Closed Loop Spindle Control
The spindle on this system has been used on two previous CNC machines. It is a Bosch 1617 that has been converted to be a shunt motor. The shunt motor has a far flatter torque curve than the universal motor. But, especially with heavier cuts, it does bog down a little. I decided to convert this to a closed loop system. The method I chose is a Super-PID 2. This changes this:
My previous cutting experiments were running in the 3000-4000 RPM region, but the lowest setting on this unit is 5000 RPM. So I set it to that and increased the feed rate a bit. It looked like I had some room anyway. The SuperPID does seem to be able to hold the speed ok, but it is hunting a bit when the cut load changes. What I am missing is an indication of power usage. I do have a Kill-A-Watt power meter connected, but this is a pretty blunt tool.
My test cut was on a 316 Stainless block, with a cutting depth of 0.02", a feed rate of 16 IPM and a step over distance of 0.125". The result was interesting. I noticed several things:
- The RPM holds pretty steady when the cut parameters don't change
- The RPM drops down to about 4750 RPM at the beginning of the cut. About 5%. I wonder how low low it would go for a heavy cut.

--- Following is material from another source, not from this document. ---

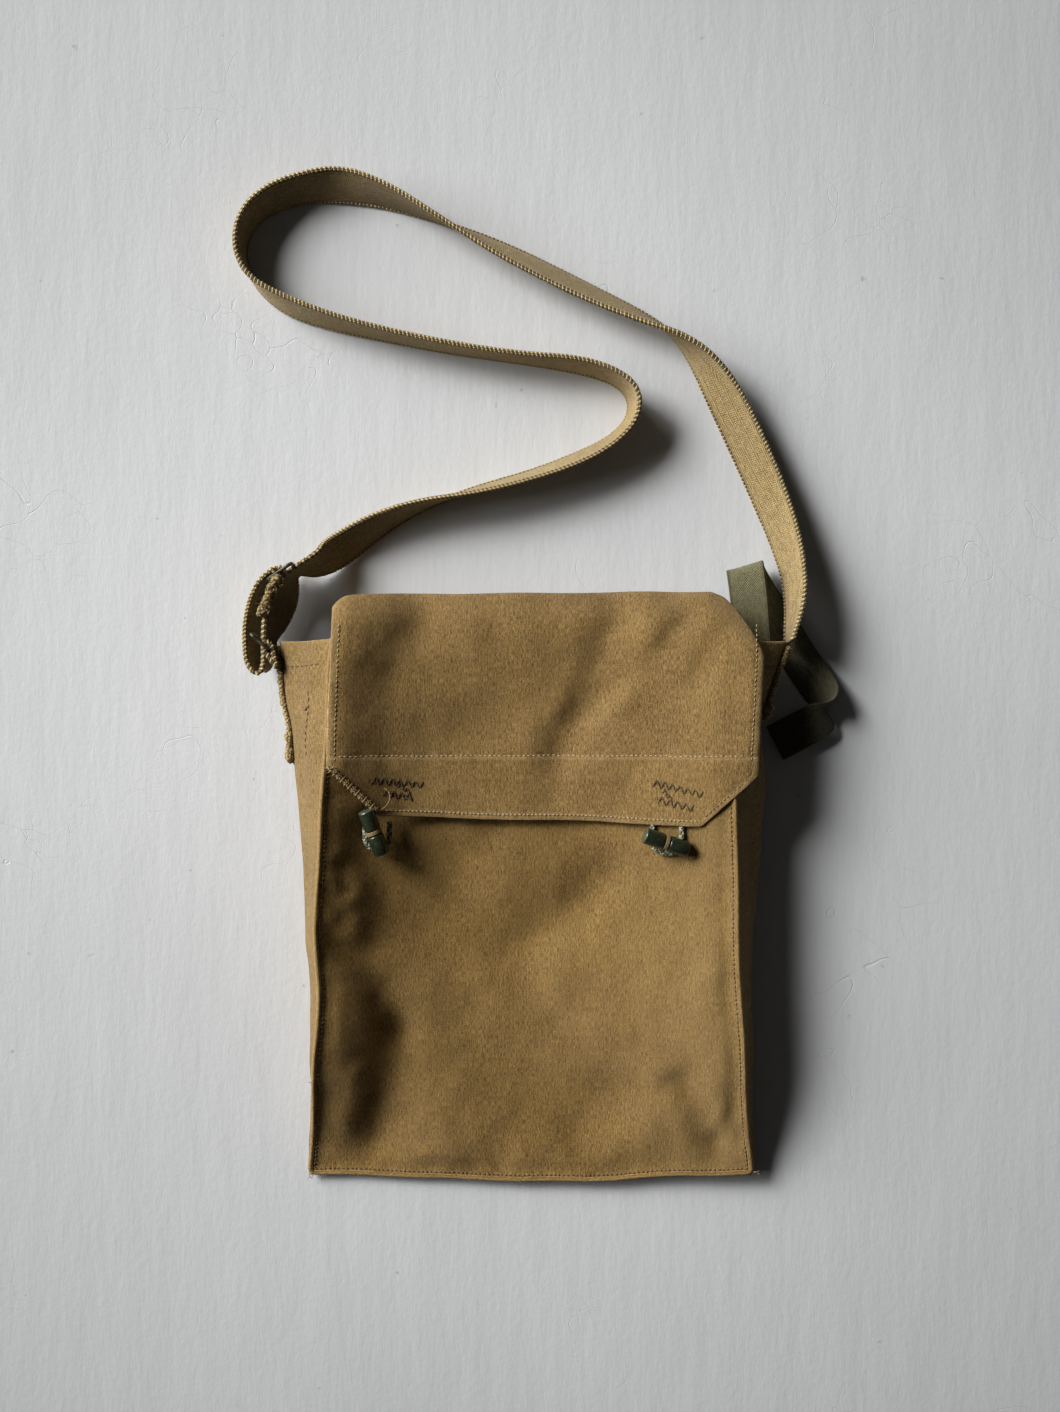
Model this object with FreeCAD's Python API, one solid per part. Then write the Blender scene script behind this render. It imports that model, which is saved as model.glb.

- My test does not stress the power range of the spindle. The load bar only ever goes up to about 33%.
- The load bar never goes below about 25%, even when the spindle is not cutting.
- Thus, the load bar is not a power indicator; it probably indicates the firing angle of the TRIAC. One has to be VERY careful of diminishing returns past the half-way point.
- My Kill A Watt seems to indicate roughly 170W extra power usage while cutting. Combined with the low TRIC duty cycle, this indicates that I can probably double or triple the cutting load - as long as the bearings can handle it.